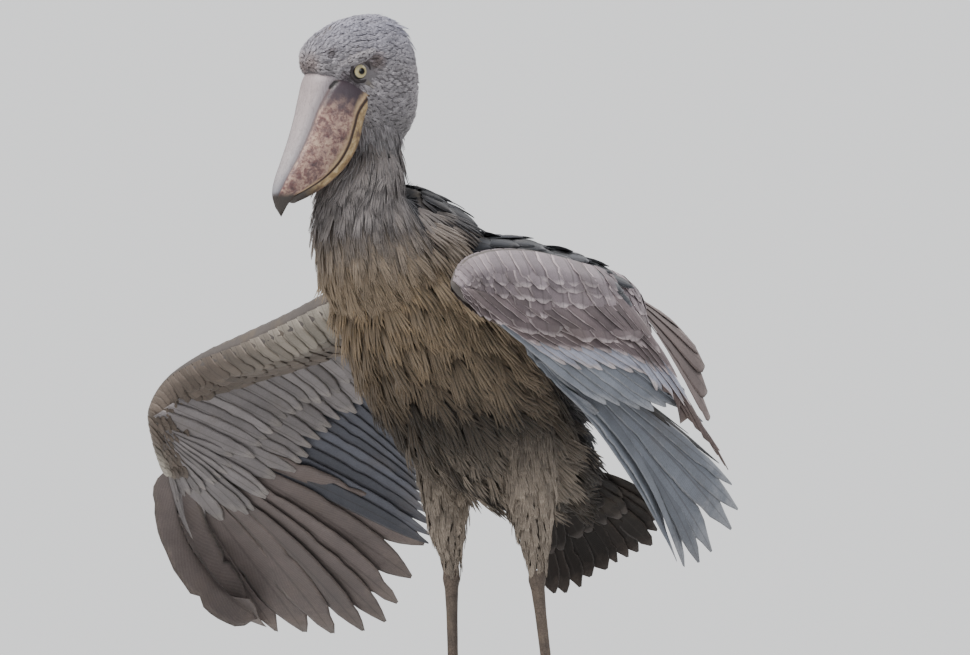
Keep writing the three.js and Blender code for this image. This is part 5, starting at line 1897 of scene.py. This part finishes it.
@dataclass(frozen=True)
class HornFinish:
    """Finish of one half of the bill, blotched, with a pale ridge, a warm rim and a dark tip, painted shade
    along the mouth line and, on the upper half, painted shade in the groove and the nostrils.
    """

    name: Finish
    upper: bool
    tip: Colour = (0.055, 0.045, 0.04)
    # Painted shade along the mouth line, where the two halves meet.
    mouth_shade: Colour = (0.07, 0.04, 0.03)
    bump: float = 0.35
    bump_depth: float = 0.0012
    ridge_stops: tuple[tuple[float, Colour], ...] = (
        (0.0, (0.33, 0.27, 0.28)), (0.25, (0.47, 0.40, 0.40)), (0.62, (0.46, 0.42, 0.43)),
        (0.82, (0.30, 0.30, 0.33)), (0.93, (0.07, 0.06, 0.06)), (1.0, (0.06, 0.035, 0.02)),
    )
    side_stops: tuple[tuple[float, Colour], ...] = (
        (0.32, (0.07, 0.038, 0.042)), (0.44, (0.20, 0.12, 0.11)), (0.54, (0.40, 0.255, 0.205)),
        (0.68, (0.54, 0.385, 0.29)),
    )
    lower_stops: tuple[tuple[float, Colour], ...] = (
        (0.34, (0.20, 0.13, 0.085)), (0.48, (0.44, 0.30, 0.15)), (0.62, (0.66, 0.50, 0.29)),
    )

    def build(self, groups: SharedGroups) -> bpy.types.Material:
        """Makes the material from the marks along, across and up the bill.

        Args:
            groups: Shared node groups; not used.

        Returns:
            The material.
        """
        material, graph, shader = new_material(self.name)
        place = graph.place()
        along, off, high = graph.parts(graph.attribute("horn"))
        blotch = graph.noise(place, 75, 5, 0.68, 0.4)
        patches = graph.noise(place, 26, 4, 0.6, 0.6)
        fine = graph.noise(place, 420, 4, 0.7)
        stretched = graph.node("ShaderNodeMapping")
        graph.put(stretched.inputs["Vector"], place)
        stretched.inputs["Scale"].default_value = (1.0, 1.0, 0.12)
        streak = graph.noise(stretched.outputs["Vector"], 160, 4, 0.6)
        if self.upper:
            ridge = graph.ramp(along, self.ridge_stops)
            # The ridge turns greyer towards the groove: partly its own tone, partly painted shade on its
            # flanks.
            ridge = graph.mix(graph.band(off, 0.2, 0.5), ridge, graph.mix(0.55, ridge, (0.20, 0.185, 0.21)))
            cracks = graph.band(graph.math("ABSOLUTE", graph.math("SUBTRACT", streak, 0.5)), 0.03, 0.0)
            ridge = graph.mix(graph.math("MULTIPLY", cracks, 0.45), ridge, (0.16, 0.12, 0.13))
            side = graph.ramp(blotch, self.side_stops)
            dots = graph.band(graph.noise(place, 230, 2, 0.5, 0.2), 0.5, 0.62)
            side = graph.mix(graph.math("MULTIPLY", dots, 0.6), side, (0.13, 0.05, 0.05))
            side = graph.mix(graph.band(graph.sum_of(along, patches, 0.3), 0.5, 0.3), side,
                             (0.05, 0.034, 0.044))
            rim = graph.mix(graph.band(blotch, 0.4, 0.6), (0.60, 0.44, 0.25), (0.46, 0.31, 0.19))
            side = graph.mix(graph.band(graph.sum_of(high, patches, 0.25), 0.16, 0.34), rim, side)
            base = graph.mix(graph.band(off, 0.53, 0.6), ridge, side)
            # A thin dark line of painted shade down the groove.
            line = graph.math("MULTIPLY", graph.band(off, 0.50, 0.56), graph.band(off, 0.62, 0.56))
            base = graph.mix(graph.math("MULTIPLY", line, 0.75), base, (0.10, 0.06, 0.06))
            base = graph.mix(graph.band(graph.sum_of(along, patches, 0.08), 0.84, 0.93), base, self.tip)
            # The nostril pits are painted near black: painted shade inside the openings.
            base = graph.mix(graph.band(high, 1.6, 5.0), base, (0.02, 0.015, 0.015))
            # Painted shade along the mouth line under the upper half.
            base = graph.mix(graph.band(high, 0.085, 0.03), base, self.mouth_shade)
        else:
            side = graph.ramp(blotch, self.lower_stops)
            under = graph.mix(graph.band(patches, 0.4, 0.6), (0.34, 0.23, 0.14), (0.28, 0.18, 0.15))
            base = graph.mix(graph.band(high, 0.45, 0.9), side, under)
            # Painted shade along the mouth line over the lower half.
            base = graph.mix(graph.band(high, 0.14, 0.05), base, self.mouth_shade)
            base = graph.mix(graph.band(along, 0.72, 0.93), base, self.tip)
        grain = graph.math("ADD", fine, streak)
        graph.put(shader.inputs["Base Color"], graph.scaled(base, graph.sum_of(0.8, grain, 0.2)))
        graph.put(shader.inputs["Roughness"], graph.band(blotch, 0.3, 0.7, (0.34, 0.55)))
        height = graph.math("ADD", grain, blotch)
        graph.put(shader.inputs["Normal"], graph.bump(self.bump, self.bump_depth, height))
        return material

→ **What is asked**
Reproduce all of the data exactly as given.

→ **Response for this exercise**
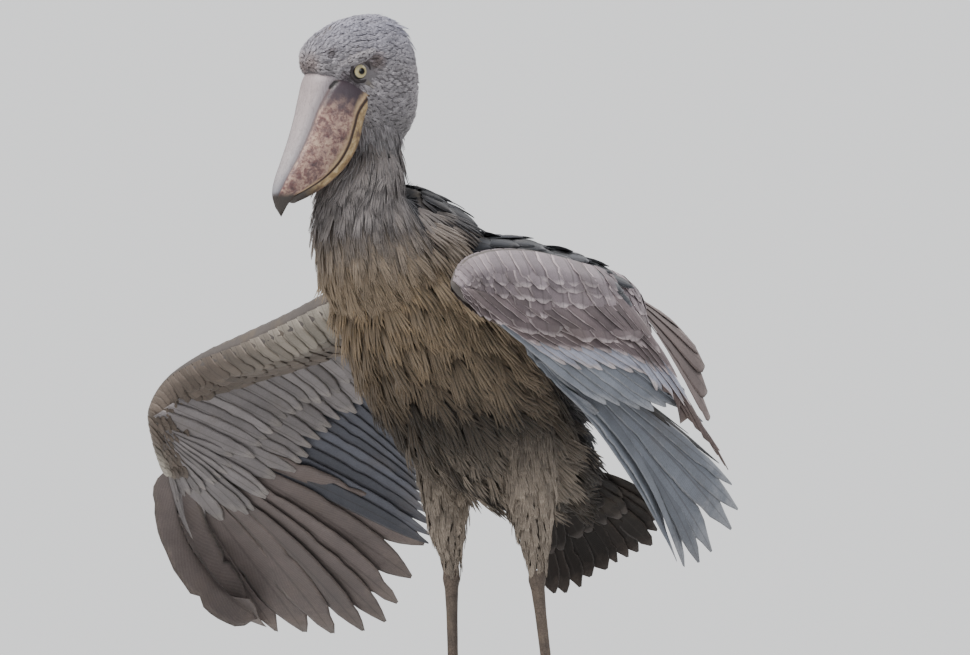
Keep writing the three.js and Blender code for this image. This is part 5, starting at line 1897 of scene.py. This part finishes it.
@dataclass(frozen=True)
class HornFinish:
    """Finish of one half of the bill, blotched, with a pale ridge, a warm rim and a dark tip, painted shade
    along the mouth line and, on the upper half, painted shade in the groove and the nostrils.
    """

    name: Finish
    upper: bool
    tip: Colour = (0.055, 0.045, 0.04)
    # Painted shade along the mouth line, where the two halves meet.
    mouth_shade: Colour = (0.07, 0.04, 0.03)
    bump: float = 0.35
    bump_depth: float = 0.0012
    ridge_stops: tuple[tuple[float, Colour], ...] = (
        (0.0, (0.33, 0.27, 0.28)), (0.25, (0.47, 0.40, 0.40)), (0.62, (0.46, 0.42, 0.43)),
        (0.82, (0.30, 0.30, 0.33)), (0.93, (0.07, 0.06, 0.06)), (1.0, (0.06, 0.035, 0.02)),
    )
    side_stops: tuple[tuple[float, Colour], ...] = (
        (0.32, (0.07, 0.038, 0.042)), (0.44, (0.20, 0.12, 0.11)), (0.54, (0.40, 0.255, 0.205)),
        (0.68, (0.54, 0.385, 0.29)),
    )
    lower_stops: tuple[tuple[float, Colour], ...] = (
        (0.34, (0.20, 0.13, 0.085)), (0.48, (0.44, 0.30, 0.15)), (0.62, (0.66, 0.50, 0.29)),
    )

    def build(self, groups: SharedGroups) -> bpy.types.Material:
        """Makes the material from the marks along, across and up the bill.

        Args:
            groups: Shared node groups; not used.

        Returns:
            The material.
        """
        material, graph, shader = new_material(self.name)
        place = graph.place()
        along, off, high = graph.parts(graph.attribute("horn"))
        blotch = graph.noise(place, 75, 5, 0.68, 0.4)
        patches = graph.noise(place, 26, 4, 0.6, 0.6)
        fine = graph.noise(place, 420, 4, 0.7)
        stretched = graph.node("ShaderNodeMapping")
        graph.put(stretched.inputs["Vector"], place)
        stretched.inputs["Scale"].default_value = (1.0, 1.0, 0.12)
        streak = graph.noise(stretched.outputs["Vector"], 160, 4, 0.6)
        if self.upper:
            ridge = graph.ramp(along, self.ridge_stops)
            # The ridge turns greyer towards the groove: partly its own tone, partly painted shade on its
            # flanks.
            ridge = graph.mix(graph.band(off, 0.2, 0.5), ridge, graph.mix(0.55, ridge, (0.20, 0.185, 0.21)))
            cracks = graph.band(graph.math("ABSOLUTE", graph.math("SUBTRACT", streak, 0.5)), 0.03, 0.0)
            ridge = graph.mix(graph.math("MULTIPLY", cracks, 0.45), ridge, (0.16, 0.12, 0.13))
            side = graph.ramp(blotch, self.side_stops)
            dots = graph.band(graph.noise(place, 230, 2, 0.5, 0.2), 0.5, 0.62)
            side = graph.mix(graph.math("MULTIPLY", dots, 0.6), side, (0.13, 0.05, 0.05))
            side = graph.mix(graph.band(graph.sum_of(along, patches, 0.3), 0.5, 0.3), side,
                             (0.05, 0.034, 0.044))
            rim = graph.mix(graph.band(blotch, 0.4, 0.6), (0.60, 0.44, 0.25), (0.46, 0.31, 0.19))
            side = graph.mix(graph.band(graph.sum_of(high, patches, 0.25), 0.16, 0.34), rim, side)
            base = graph.mix(graph.band(off, 0.53, 0.6), ridge, side)
            # A thin dark line of painted shade down the groove.
            line = graph.math("MULTIPLY", graph.band(off, 0.50, 0.56), graph.band(off, 0.62, 0.56))
            base = graph.mix(graph.math("MULTIPLY", line, 0.75), base, (0.10, 0.06, 0.06))
            base = graph.mix(graph.band(graph.sum_of(along, patches, 0.08), 0.84, 0.93), base, self.tip)
            # The nostril pits are painted near black: painted shade inside the openings.
            base = graph.mix(graph.band(high, 1.6, 5.0), base, (0.02, 0.015, 0.015))
            # Painted shade along the mouth line under the upper half.
            base = graph.mix(graph.band(high, 0.085, 0.03), base, self.mouth_shade)
        else:
            side = graph.ramp(blotch, self.lower_stops)
            under = graph.mix(graph.band(patches, 0.4, 0.6), (0.34, 0.23, 0.14), (0.28, 0.18, 0.15))
            base = graph.mix(graph.band(high, 0.45, 0.9), side, under)
            # Painted shade along the mouth line over the lower half.
            base = graph.mix(graph.band(high, 0.14, 0.05), base, self.mouth_shade)
            base = graph.mix(graph.band(along, 0.72, 0.93), base, self.tip)
        grain = graph.math("ADD", fine, streak)
        graph.put(shader.inputs["Base Color"], graph.scaled(base, graph.sum_of(0.8, grain, 0.2)))
        graph.put(shader.inputs["Roughness"], graph.band(blotch, 0.3, 0.7, (0.34, 0.55)))
        height = graph.math("ADD", grain, blotch)
        graph.put(shader.inputs["Normal"], graph.bump(self.bump, self.bump_depth, height))
        return material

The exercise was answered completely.